Сейчас в роли идеологов выступают продюсеры и менеджеры, которые задаются аналогичными вопросами о целевой аудитории, или фокус-группе. Да и культ личности не исчез, он благополучно процветает на коммерческой основе. Истоки его лежат еще в эпохе романтизма с ее культом гениев, который у Фридриха Ницше оформился в идею сверхчеловека.

После Второй мировой войны СССР пользовался огромной популярностью во всем мире, и образы Ленина и Сталина были одними из самых узнаваемых. Редкие кинозвезды могли соперничать с ними, тем более что дистрибуция голливудских фильмов не распространялась так же широко, как в период глобализации. Люди мыслят героями, и если Ленин олицетворял коммунистическую идею, то Сталин ассоциировался с Советским Союзом и советской властью. Он и сегодня наиболее спорная и чуть ли не самая обсуждаемая личность в российской истории, давно превратившаяся в мем.

Конечно, художественные образы обрели большое влияние, но в долгосрочной перспективе они дали отрицательный эффект. Во-первых, картинка подменила собой текст, как в случае с Лениным: памятники множились и увеличивались в размерах, а цитаты на них делались все короче. Во-вторых, послевоенное общество постепенно выходило из состояния мобилизации и уже тяготилось строгими иерархиями и памятниками, которые навязчиво демонстрировали идею контроля и доминирования. В-третьих, с научно-техническим прогрессом возникла потребность в новой динамичной эстетике, а сталинский ампир как сумма достижений мировой культуры больше отсылал к прошлому, чем к будущему. Уже в конце 1950-х годов дворцовые павильоны ВДНХ казались немодными – как в свое время, на рубеже 1920-1930-х годов, вышел из моды геометрический авангард. В результате некоторые фасады на Центральной аллее закрыли модернистскими «коробками», а старые экспозиции демонтировали в связи с перепрофилированием павильонов из республиканских в отраслевые.

В 1956 году на ХХ съезде КПСС Никита Хрущёв осудил культ личности. Через пять лет тело Сталина вынесли из мавзолея, и с тех пор «отец народов» перестал быть фигурой общественного консенсуса, эта роль досталась Юрию Гагарину. Когда современный зритель (увлеченно!) изучает парадные картины сталинского ампира, он часто обращает внимание на ритуал и не замечает, что большинство представленных персонажей индивидуализированы независимо от их статуса. Это не безликая масса, у каждого из них есть свое лицо, иногда похожее на другие лица, – как на картине «Юность» (1947, ЕМИИ) Виктора Зинова, где все герои кажутся членами одной семьи.


Юность.
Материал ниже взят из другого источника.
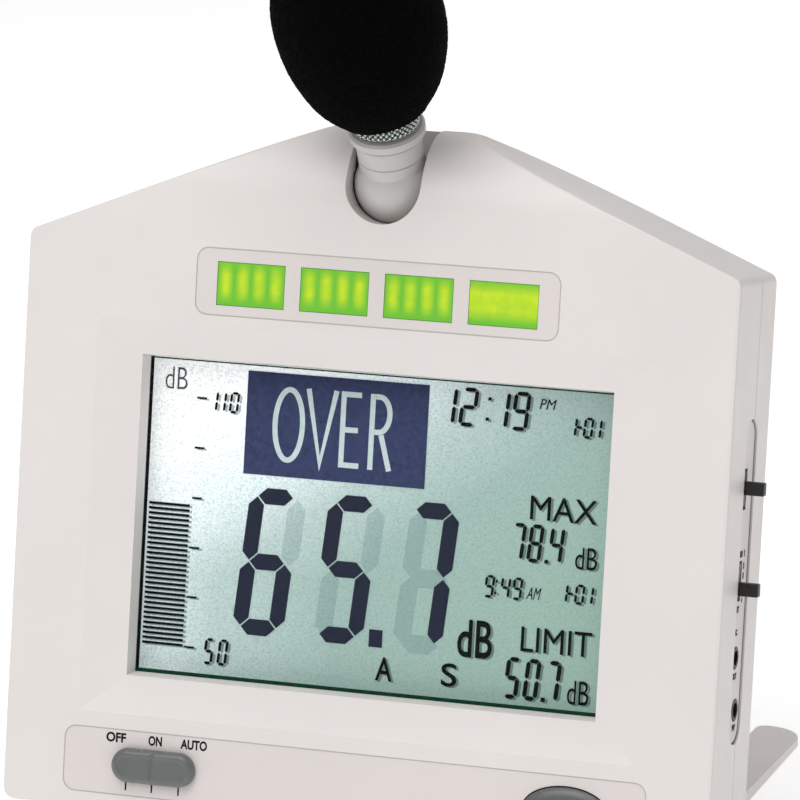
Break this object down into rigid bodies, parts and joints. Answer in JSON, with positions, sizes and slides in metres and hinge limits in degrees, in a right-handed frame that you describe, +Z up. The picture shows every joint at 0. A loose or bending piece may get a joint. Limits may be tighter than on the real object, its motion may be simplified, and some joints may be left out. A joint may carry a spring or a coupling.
{
  "type": "sound level meter",
  "caption": "Desk and wall sound level meter: gabled casing with large window display, alarm lamps, slide switch, tilting microphone with foam windscreen, fold-out legs.",
  "frame": {"origin": "centre of the flat on the casing's rear bottom edge, where it rests on the table", "axes": "+Z up, -Y towards the reader (the display side), +X to the reader's right"},
  "size_m": [0.1827, 0.1175, 0.2245],
  "materials": {
    "casing_plastic": "warm light grey ABS, fine satin texture",
    "label_film": "satin printed film in the casing's grey",
    "lamp_lens": "translucent green lens",
    "clear_pane": "clear flat pane",
    "lcd_glass": "reflective grey-green liquid crystal panel",
    "black_plastic": "black moulded plastic",
    "rubber": "matt black rubber pad",
    "grey_plastic": "mid grey satin switch cap",
    "dark_grey_plastic": "dark grey domed button",
    "circuit_board": "green glass-epoxy board",
    "light_guide": "white diffusing plastic",
    "elastomer": "soft striped contact strip",
    "mic_plastic": "light grey smooth plastic",
    "knurled_metal": "diamond-knurled ring on a turned barrel",
    "steel": "bright steel",
    "brass": "turned brass",
    "foam": "black open-cell foam",
    "cell_wrap": "plain wrapped dry cell"
  },
  "bodies": {
    "case": {"battery_1": "cell_wrap", "battery_2": "cell_wrap", "battery_3": "cell_wrap", "battery_4": "cell_wrap", "battery_contact_left": "steel", "battery_contact_right": "steel", "button_contact": "black_plastic", "case_screw_1": "steel", "case_screw_2": "steel", "case_screw_3": "steel", "case_screw_4": "steel", "control_board": "circuit_board", "control_label": "label_film", "display_backlight": "light_guide", "display_connector_strip": "elastomer", "display_gasket": "black_plastic", "display_pane": "clear_pane", "front_casing": "casing_plastic", "function_switch_body": "steel", "lamp_board": "circuit_board", "lamp_label": "label_film", "lamp_led_strip_1": "light_guide", "lamp_led_strip_2": "light_guide", "lamp_led_strip_3": "light_guide", "lamp_led_strip_4": "light_guide", "lamp_window_1": "lamp_lens", "lamp_window_2": "lamp_lens", "lamp_window_3": "lamp_lens", "lamp_window_4": "lamp_lens", "lcd_panel": "lcd_glass", "leg_pin_left": "steel", "leg_pin_right": "steel", "main_board": "circuit_board", "mic_bracket": "black_plastic", "mic_pin": "steel", "output_jack": "black_plastic", "power_jack": "black_plastic", "processor_chip": "black_plastic", "rear_casing": "casing_plastic", "side_board": "circuit_board", "side_panel": "label_film", "side_switch_body_1": "black_plastic", "side_switch_body_2": "black_plastic", "tripod_insert": "brass"},
    "microphone": {"mic_neck": "mic_plastic", "mic_collar": "mic_plastic", "mic_barrel": "knurled_metal", "mic_capsule": "steel"},
    "windscreen": {"windscreen": "foam"},
    "leg_left": {"leg_left": "casing_plastic", "leg_pad_left": "rubber"},
    "leg_right": {"leg_right": "casing_plastic", "leg_pad_right": "rubber"},
    "function_switch": {"function_switch_cap": "grey_plastic"},
    "light_button": {"light_button": "dark_grey_plastic"},
    "side_switch_1": {"side_switch_knob_1": "black_plastic"},
    "side_switch_2": {"side_switch_knob_2": "black_plastic"},
    "battery_door": {"battery_door": "casing_plastic"}
  },
  "joints": [
    {"name": "leg_left_fold", "type": "hinge", "parent": "case", "child": "leg_left", "pos_m": [-0.07445, -0.00035, 0.0029], "axis": [1, 0, 0], "range_deg": [0, 78]},
    {"name": "leg_right_fold", "type": "hinge", "parent": "case", "child": "leg_right", "pos_m": [0.07445, -0.00035, 0.0029], "axis": [1, 0, 0], "range_deg": [0, 78]},
    {"name": "mic_tilt", "type": "hinge", "parent": "case", "child": "microphone", "pos_m": [0, 0.01285, 0.15541], "axis": [1, 0, 0], "range_deg": [-34, 56]},
    {"name": "windscreen_pull", "type": "slide", "parent": "microphone", "child": "windscreen", "axis": [0, -0.3746, 0.9272], "range_m": [0, 0.05]},
    {"name": "function_switch_slide", "type": "slide", "parent": "case", "child": "function_switch", "axis": [1, 0, 0], "range_m": [-0.0068, 0.0068]},
    {"name": "light_button_press", "type": "slide", "parent": "case", "child": "light_button", "axis": [0, 0.9781, -0.2079], "range_m": [0, 0.001], "stiffness_N_per_m": 300, "springref_m": -0.001},
    {"name": "side_switch_1_slide", "type": "slide", "parent": "case", "child": "side_switch_1", "axis": [0, 0.2079, 0.9781], "range_m": [-0.0028, 0.002]},
    {"name": "side_switch_2_slide", "type": "slide", "parent": "case", "child": "side_switch_2", "axis": [0, 0.2079, 0.9781], "range_m": [-0.0006, 0.004]},
    {"name": "battery_door_pull", "type": "slide", "parent": "case", "child": "battery_door", "axis": [0, 0.9781, -0.2079], "range_m": [0, 0.03]}
  ]
}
Картина Виктора Зинова. 1949 г. Екатеринбургский музей изобразительных искусств


А на картине Ивана Тихого «Прием в пионеры» (1953, Алупкинский дворец-музей) все участники события расположены справа от пожилой женщины – директора школы и партийного работника: согласно иерархии, ближе к ней стоят пионервожатые, а за ними – юные ленинцы, в две шеренги выстроившиеся перед открытым окном. Над всеми возвышается небольшая скульптурная фигура молодого Владимира Ульянова – почти ровесника школьников, которых в этот момент принимают в пионерскую организацию. Лица детей на этом полотне можно разглядывать долго, они по-разному реагируют на событие: кто-то напряжен и сосредоточен, кто-то просто рад и хочет поделиться своей радостью; девочка у самого окна приподнялась на цыпочки и почти взлетает, прикрыв глаза.

Похожее состояние испытывает героиня картины «Утро» Татьяны Яблонской (1954, ГТГ). Художница представила на ней свою дочь во время утренней зарядки. Она подняла руки, напоминая птицу, и тарелка с птичьими мотивами, висящая на стене, подтверждает правильность такого сравнения. Многие люди мечтают однажды утром проснуться, как эта девочка, – просветленными и бодрыми, без боли в голове и всяких тягот. Так действует на зрителя этот образ, выполняющий функцию мотиватора.

Целый корпус работ внутри сталинского ампира – это картины об исполнении желаний, такие как «Новый год» Юрия Пименова (1949, БГХМ) или «Письмо с фронта» Александра Лактионова (1947, ГТГ). Их объединяют контрасты первого и второго планов. Юрий Пименов на первом плане изобразил темную прихожую, плотно завешенную уличной одеждой. На втором плане открывается вид на комнату, залитую ярким электрическим светом и полную гостей. Они протягивают наполненные бокалы к мужчине в военной форме, который произносит тост. Очертания фигур зыбкие, словно увиденные спросонья: можно представить маленького ребенка, разбуженного ночным весельем. И в качестве подтверждения догадки на стене висит репродукция картины Фёдора Решетникова «Прибыл на каникулы» (1948, ГТГ) с мальчиком-суворовцем и дедушкой, принимающим рапорт от внука. На ней образ отца присутствует лишь в виде портрета, размещенного за головой мальчика. А на картине Юрия Пименова отец явлен воочию, как новогоднее чудо или продолжение сцены, показанной Фёдором Решетниковым. Но, может быть, это только сон?!